Precious metals had risen to record highs at a rapid rate. An already-scorching rally accelerated sharply in January, over concerns about geopolitical turmoil, currency debasement and the Federal Reserve’s independence. A wave of buying from Chinese speculators further added to the rally. The extent to which Chinese investors buy the dips will play a key role in determining the direction of the market from here.
A record wave of purchases of call options was also mechanically reinforcing upward price momentum, as the sellers of the options hedged their exposure to rising prices by buying more.
For silver, waves of hot money in China have contributed to domestic supply tightness, but that may subside as the rout damps investment demand.
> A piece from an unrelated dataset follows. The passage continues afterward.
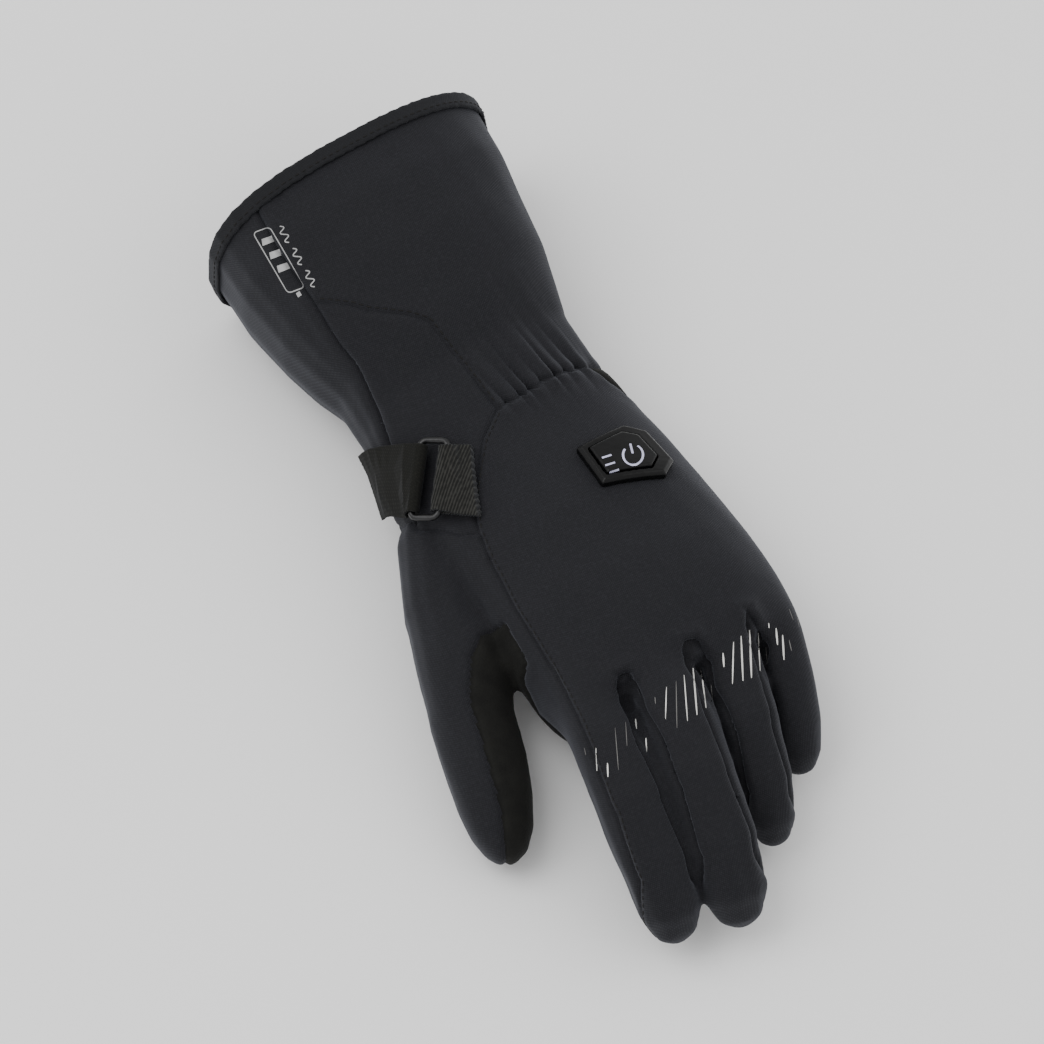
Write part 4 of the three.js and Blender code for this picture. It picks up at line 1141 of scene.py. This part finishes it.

Once the consensus expectation of a one-way rally is broken, shorts’ willingness to make delivery will increase, helping to ease the shortage. On Friday, iShares Silver Trust, the largest exchange-traded fund backed by, recorded more than $40 billion in turnover. That made it one of the most traded securities on the planet, when just months ago it would rarely see more than $2 billion traded.
From a technical perspective, a bearish bias exists on gold as it is trading below the 9 SMA on the daily chart and has an RSI of 27, indicating that the metal is oversold. On the 4-hour chart, immediate support is $4,476 followed by the 5th January 2026 breakout level of $4,395. Immediate resistance is at $4,652, followed by $4,768 which coincides with the 100 SMA.
Silver also has a bearish bias as it is trading below the 9 SMA on the daily chart and has an RSI of 21, indicating that the metal is oversold. Immediate support is at $70, followed by $64 and the $57 on the 4-hour chart. Resistance is at $86 and then at $92 (100 SMA level). A break above this level can solidify bullish momentum on silver.